I get it if you are struggling and you are going to a job interview it's fine not tipping. If you are going to get your car picked up after spending hours on a highway the night before waiting for a tow truck and then getting the run around for the third time because they won't fix your transmission I don't expect a tip.

I can tell by where people live if they have money or not. I know in my are there is not a lot of money, but if you try to get in the car with beer in a cup and are going out to a bar and live in a very nice home in a gated community I expect a tip. If you moved form Boston where the pay is good and now are living in this lower cost are and are going to the beach and I let you use my charger then I expect a tip, plus it was almost impossible to find your townhouse condo. If I am picking you up at the beach and I'm not familiar where I am dropping you off and it feels like I'm driving in circles and I get to your gated townhouse and you don't know how the gate code works I expect a tip, plus I had to wait for you on a busy beach road because you were not ready.
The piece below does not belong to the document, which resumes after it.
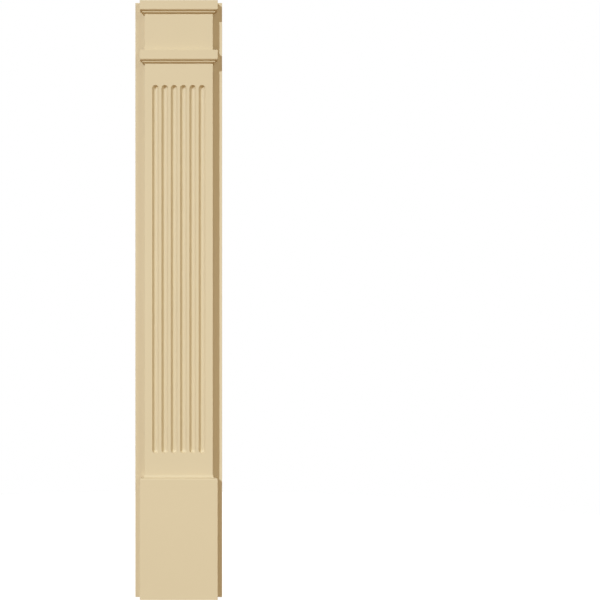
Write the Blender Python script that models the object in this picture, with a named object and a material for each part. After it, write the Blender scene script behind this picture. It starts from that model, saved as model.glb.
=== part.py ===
"""Fluted door pilaster, moulded in one piece: back panel, shaft, plinth block, necking band and cap band.

Units are metres, +Z is up and the front faces -Y. The origin is the centre of the flat back, which goes on
the wall, so the wall is the plane y = 0.
"""

import math

import bmesh
import bpy

# Overall
HEIGHT = 2.286
WIDTH = 0.3337

# Flat back panel and the shaft raised on it
PANEL_THICKNESS = 0.0197
FLANGE_WIDTH = 0.0366
SHAFT_RISE = 0.0381

# Plinth block: flat face, then an ovolo and a cove that bring it back to the shaft
PLINTH_FACE_HEIGHT = 0.4586
PLINTH_OVOLO_DEPTH = 0.0079
PLINTH_OVOLO_HEIGHT = 0.0048
PLINTH_COVE_DEPTH = 0.0101
PLINTH_COVE_HEIGHT = 0.0107

# Necking and cap bands, alike: flat fascia over an upper round, then a fillet over a lower round
FASCIA_HEIGHT = 0.0325
UPPER_ROUND_DEPTH = 0.0091
UPPER_ROUND_HEIGHT = 0.007
FILLET_HEIGHT = 0.0031
LOWER_ROUND_DEPTH = 0.0093
LOWER_ROUND_HEIGHT = 0.0052
FRIEZE_HEIGHT = 0.142

# Flutes: round-ended channels, very nearly half-round in section
FLUTE_COUNT = 6
FLUTE_DEPTH = 0.0127
FLUTE_LAND = 0.0106
FLUTE_SIDE_MARGIN = 0.0288
FLUTE_FOOT_MARGIN = 0.0829
FLUTE_HEAD_MARGIN = 0.0838

# Fineness of the round work
PROFILE_STEPS = 8
FLUTE_STEPS_ACROSS = 16
FLUTE_STEPS_AT_END = 8
SAME_PLACE = 1e-6
SAME_PLANE = math.radians(0.05)

# Worked out from the sizes above
BOTTOM = -HEIGHT / 2
TOP = HEIGHT / 2
SHAFT_WIDTH = WIDTH - 2 * FLANGE_WIDTH
SHAFT_FRONT = -(PANEL_THICKNESS + SHAFT_RISE)
PLINTH_STEP = PLINTH_OVOLO_DEPTH + PLINTH_COVE_DEPTH
PLINTH_TOP = BOTTOM + PLINTH_FACE_HEIGHT + PLINTH_OVOLO_HEIGHT + PLINTH_COVE_HEIGHT
BAND_STEP = LOWER_ROUND_DEPTH + UPPER_ROUND_DEPTH
BAND_HEIGHT = FASCIA_HEIGHT + UPPER_ROUND_HEIGHT + FILLET_HEIGHT + LOWER_ROUND_HEIGHT
CAP_BOTTOM = TOP - BAND_HEIGHT
NECKING_TOP = CAP_BOTTOM - FRIEZE_HEIGHT
NECKING_BOTTOM = NECKING_TOP - BAND_HEIGHT
FLUTED_WIDTH = SHAFT_WIDTH - 2 * FLUTE_SIDE_MARGIN
FLUTE_WIDTH = (FLUTED_WIDTH - (FLUTE_COUNT - 1) * FLUTE_LAND) / FLUTE_COUNT
FLUTE_PITCH = FLUTE_WIDTH + FLUTE_LAND
FLUTE_BOTTOM = PLINTH_TOP + FLUTE_FOOT_MARGIN
FLUTE_TOP = NECKING_BOTTOM - FLUTE_HEAD_MARGIN


def clear_scene():
    """Starts from an empty scene."""
    for thing in list(bpy.data.objects):
        bpy.data.objects.remove(thing, do_unlink=True)


def quarter_arc(centre_out, centre_z, depth, height, start_degrees, end_degrees):
    """Points (out, z) on an elliptical arc, angle 0 pointing outward and 90 pointing up."""
    points = []
    for step in range(PROFILE_STEPS + 1):
        angle = math.radians(start_degrees + (end_degrees - start_degrees) * step / PROFILE_STEPS)
        points.append((centre_out + depth * math.cos(angle), centre_z + height * math.sin(angle)))
    return points


def plinth_profile():
    """Plinth face, ovolo and cove, from the floor up; out is measured from the shaft's face."""
    face_top = BOTTOM + PLINTH_FACE_HEIGHT
    ovolo = quarter_arc(PLINTH_COVE_DEPTH, face_top, PLINTH_OVOLO_DEPTH, PLINTH_OVOLO_HEIGHT, 0, 90)
    cove = quarter_arc(PLINTH_COVE_DEPTH, PLINTH_TOP, PLINTH_COVE_DEPTH, PLINTH_COVE_HEIGHT, 270, 180)
    return [(PLINTH_STEP, BOTTOM)] + ovolo + cove[1:]


def band_profile(bottom):
    """Lower round, fillet, upper round and fascia, from the band's underside up."""
    lower_top = bottom + LOWER_ROUND_HEIGHT
    upper_top = lower_top + FILLET_HEIGHT + UPPER_ROUND_HEIGHT
    lower = quarter_arc(0, lower_top, LOWER_ROUND_DEPTH, LOWER_ROUND_HEIGHT, 270, 360)
    upper = quarter_arc(LOWER_ROUND_DEPTH, upper_top, UPPER_ROUND_DEPTH, UPPER_ROUND_HEIGHT, 270, 360)
    return lower + upper + [(BAND_STEP, bottom + BAND_HEIGHT)]


def raised_profile():
    """The whole front from the floor to the top, as (distance out from the shaft's face, height)."""
    necking = band_profile(NECKING_BOTTOM)
    return plinth_profile() + necking + [(0, NECKING_TOP)] + band_profile(CAP_BOTTOM)


def plan_outline(out):
    """Plan of one level: the back panel, with the raised part standing out alike on front and sides."""
    half = SHAFT_WIDTH / 2 + out
    front = SHAFT_FRONT - out
    left_side = [(-WIDTH / 2, 0), (-WIDTH / 2, -PANEL_THICKNESS), (-half, -PANEL_THICKNESS), (-half, front)]
    return left_side + [(-x, y) for x, y in reversed(left_side)]


def moulded_body():
    """Back panel, plinth, shaft, frieze and bands, grown level by level from the floor up."""
    mesh = bmesh.new()
    profile = raised_profile()
    bottom_out, bottom_z = profile[0]
    level = mesh.faces.new([mesh.verts.new((x, y, bottom_z)) for x, y in plan_outline(bottom_out)])
    for out, z in profile[1:]:
        level = bmesh.ops.extrude_discrete_faces(mesh, faces=[level])["faces"][0]
        for corner, (x, y) in zip(level.verts, plan_outline(out)):
            corner.co = (x, y, z)
    bmesh.ops.remove_doubles(mesh, verts=mesh.verts, dist=SAME_PLACE)
    bmesh.ops.dissolve_degenerate(mesh, dist=SAME_PLACE, edges=mesh.edges)
    bmesh.ops.holes_fill(mesh, edges=mesh.edges)
    bmesh.ops.recalc_face_normals(mesh, faces=mesh.faces)
    bmesh.ops.dissolve_limit(mesh, angle_limit=SAME_PLANE, verts=mesh.verts, edges=mesh.edges)
    return mesh


def flute_outline():
    """Half the outline of one flute, (distance from its axis, z), from the foot of the flute to its head."""
    radius = FLUTE_WIDTH / 2
    points = []
    for step in range(FLUTE_STEPS_AT_END + 1):
        angle = math.pi / 2 * step / FLUTE_STEPS_AT_END
        points.append((radius * math.sin(angle), FLUTE_BOTTOM + radius * (1 - math.cos(angle))))
    return points + [(out, FLUTE_BOTTOM + FLUTE_TOP - z) for out, z in reversed(points)]


def flutes():
    """Round-ended rods, flattened to the flutes' depth, with their axes on the shaft's face."""
    mesh = bmesh.new()
    outline = flute_outline()
    for index in range(FLUTE_COUNT):
        x = (index - (FLUTE_COUNT - 1) / 2) * FLUTE_PITCH
        rail = [mesh.verts.new((x + out, 0, z)) for out, z in outline]
        edges = [mesh.edges.new(pair) for pair in zip(rail, rail[1:])]
        bmesh.ops.spin(
            mesh,
            geom=rail + edges,
            cent=(x, 0, 0),
            axis=(0, 0, 1),
            angle=2 * math.pi,
            steps=2 * FLUTE_STEPS_ACROSS,
            use_merge=True,
        )
    bmesh.ops.remove_doubles(mesh, verts=mesh.verts, dist=SAME_PLACE)
    bmesh.ops.recalc_face_normals(mesh, faces=mesh.faces)
    bmesh.ops.scale(mesh, vec=(1, 2 * FLUTE_DEPTH / FLUTE_WIDTH, 1), verts=mesh.verts)
    bmesh.ops.translate(mesh, vec=(0, SHAFT_FRONT, 0), verts=mesh.verts)
    return mesh


def add_object(name, mesh):
    """Turns a worked mesh into an object, smooth where it is round."""
    data = bpy.data.meshes.new(name)
    mesh.to_mesh(data)
    mesh.free()
    data.shade_smooth()
    data.set_sharp_from_angle(angle=math.radians(30))
    thing = bpy.data.objects.new(name, data)
    bpy.context.scene.collection.objects.link(thing)
    return thing


def cut(target, name, mesh):
    """Cuts a hidden shape out of the target with a live Boolean."""
    cutter = add_object(name, mesh)
    cutter.hide_render = True
    cutter.display_type = "WIRE"
    boolean = target.modifiers.new(name, "BOOLEAN")
    boolean.operation = "DIFFERENCE"
    boolean.solver = "EXACT"
    boolean.object = cutter


def primed_tan():
    """Moulded polyurethane foam with a smooth, factory-applied tan primer."""
    material = bpy.data.materials.new("primed_tan")
    material.use_nodes = True
    shader = material.node_tree.nodes["Principled BSDF"]
    shader.inputs["Base Color"].default_value = (0.72, 0.6, 0.4, 1)
    shader.inputs["Roughness"].default_value = 0.55
    shader.inputs["Metallic"].default_value = 0
    return material


clear_scene()
pilaster = add_object("pilaster", moulded_body())
pilaster.data.materials.append(primed_tan())
cut(pilaster, "flutes_cutter", flutes())
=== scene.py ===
"""Looks of a moulded, fluted door pilaster: its fine surface, its primed finish, the studio and the camera.

Units are metres, +Z is up, the front faces -Y, and the wall side is the plane y = 0.
"""

import math

import bmesh
import bpy
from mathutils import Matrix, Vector


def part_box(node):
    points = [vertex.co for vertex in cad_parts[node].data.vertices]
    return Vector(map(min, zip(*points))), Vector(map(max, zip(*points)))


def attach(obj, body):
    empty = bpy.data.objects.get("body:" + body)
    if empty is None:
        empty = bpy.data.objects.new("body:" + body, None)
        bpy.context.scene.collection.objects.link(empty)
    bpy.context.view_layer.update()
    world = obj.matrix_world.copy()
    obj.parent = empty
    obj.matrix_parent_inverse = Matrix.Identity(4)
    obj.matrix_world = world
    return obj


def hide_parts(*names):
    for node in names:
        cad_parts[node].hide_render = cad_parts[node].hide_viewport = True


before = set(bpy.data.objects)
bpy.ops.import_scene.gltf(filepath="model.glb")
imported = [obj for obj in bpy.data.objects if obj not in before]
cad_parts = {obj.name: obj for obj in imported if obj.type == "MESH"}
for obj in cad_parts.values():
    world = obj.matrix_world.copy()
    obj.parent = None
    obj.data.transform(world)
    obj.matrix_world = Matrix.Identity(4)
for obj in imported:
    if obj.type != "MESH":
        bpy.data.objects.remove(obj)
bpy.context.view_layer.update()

# Moulded body
# One casting of dense polyurethane foam: a flat back panel with the shaft raised on it, a plinth block at
# the foot, and a necking band and a cap band that return on the sides. The mould leaves every arris very
# slightly rounded.
low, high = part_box("pilaster")
PANEL_THICKNESS = 0.0197
FLANGE_WIDTH = 0.0366
SHAFT_RISE = 0.0381
PLINTH_FACE_HEIGHT = 0.4586
PLINTH_OVOLO = (0.0079, 0.0048)
PLINTH_COVE = (0.0101, 0.0107)
FASCIA_HEIGHT = 0.0325
UPPER_ROUND = (0.0091, 0.007)
FILLET_HEIGHT = 0.0031
LOWER_ROUND = (0.0093, 0.0052)
FRIEZE_HEIGHT = 0.142
ARRIS = (0.0015, 0.0015)
CORNER_RADIUS = 0.0006
CORNER_STEPS = 3
ROUND_STEPS = 14
SAME_PLACE = 1e-6
SAME_PLANE = math.radians(0.05)

shaft_half = (high.x - low.x) / 2 - FLANGE_WIDTH
shaft_front = high.y - PANEL_THICKNESS - SHAFT_RISE
plinth_top = low.z + PLINTH_FACE_HEIGHT + PLINTH_OVOLO[1] + PLINTH_COVE[1]
band_step = LOWER_ROUND[0] + UPPER_ROUND[0]
band_height = FASCIA_HEIGHT + UPPER_ROUND[1] + FILLET_HEIGHT + LOWER_ROUND[1]
cap_bottom = high.z - band_height
necking_top = cap_bottom - FRIEZE_HEIGHT
necking_bottom = necking_top - band_height


def quarter_arc(centre_out, centre_z, size, start_degrees, end_degrees):
    """Points (out, z) on an elliptical arc of that size, angle 0 pointing outward and 90 pointing up."""
    points = []
    for step in range(ROUND_STEPS + 1):
        angle = math.radians(start_degrees + (end_degrees - start_degrees) * step / ROUND_STEPS)
        points.append((centre_out + size[0] * math.cos(angle), centre_z + size[1] * math.sin(angle)))
    return points


def plinth_levels():
    """The plinth block's face, then the ovolo and the cove that bring it back to the shaft."""
    face_top = low.z + PLINTH_FACE_HEIGHT
    ovolo = quarter_arc(PLINTH_COVE[0], face_top, PLINTH_OVOLO, 0, 90)
    cove = quarter_arc(PLINTH_COVE[0], plinth_top, PLINTH_COVE, 270, 180)
    return [(PLINTH_OVOLO[0] + PLINTH_COVE[0], low.z)] + ovolo + cove[1:]


def band_levels(bottom):
    """Lower round, fillet and upper round, under a flat fascia with a softened upper arris."""
    lower_top = bottom + LOWER_ROUND[1]
    upper_top = lower_top + FILLET_HEIGHT + UPPER_ROUND[1]
    lower = quarter_arc(0, lower_top, LOWER_ROUND, 270, 360)
    upper = quarter_arc(LOWER_ROUND[0], upper_top, UPPER_ROUND, 270, 360)
    arris = quarter_arc(band_step - ARRIS[0], bottom + band_height - ARRIS[1], ARRIS, 0, 90)
    return lower + upper + arris


def rounded_corner(x, y, toward_x, toward_y):
    """Points round one corner of the plan; toward_x and toward_y say which way its centre lies."""
    points = []
    for step in range(CORNER_STEPS + 1):
        angle = math.pi / 2 * step / CORNER_STEPS
        across = CORNER_RADIUS * (1 - math.sin(angle))
        along = CORNER_RADIUS * (1 - math.cos(angle))
        points.append((x + toward_x * along, y + toward_y * across))
    return points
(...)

Sometimes the poor people surprise you with a tip, one guy yesterday gave me $10 for a $3 ride. but if I can tell you make good money and are going out to have fun at least throw me at least $2. Broke people who don't tip, unless they ask for a favor or need help with groceries or were PITA get 5 stars. people with money who don't tip get 4 stars.


----------



## Dukedawg (Jun 16, 2016)

Correction, in countries that value property right protection, like America, poverty is a choice.


----------



## Lee239 (Mar 24, 2017)

Dukedawg said:


> Correction, in countries that value property right protection, like America, poverty is a choice.


Poverty is never a choice, no one would choose to live in poverty if there was an alternative.


----------



## Dukedawg (Jun 16, 2016)

Lee239 said:


> Poverty is never a choice, no one would choose to live in poverty if there was an alternative.


You're right. The people who are wealthy had no choice in making their benjamins. Fate. And the people who are poor also are only following fare. Free will does not exist and we should probably recognize the inability to raise our standard of living, and just stop reproducing.

You've clearly never worked or been around low socioeconomix classes. In general, their dedication to education and work ethic leaves something to be desired.


----------



## ZoomZoom12 (Mar 14, 2017)

Dukedawg said:


> You're opinion matters about as much as how much a sex change would cost me.


Isn't that kind of expensive?? lol


----------



## Dukedawg (Jun 16, 2016)

ZoomZoom12 said:


> Isn't that kind of expensive?? lol


No idea the cost, because I don't plan on having one. Hence, the cost doesn't matter to me...


----------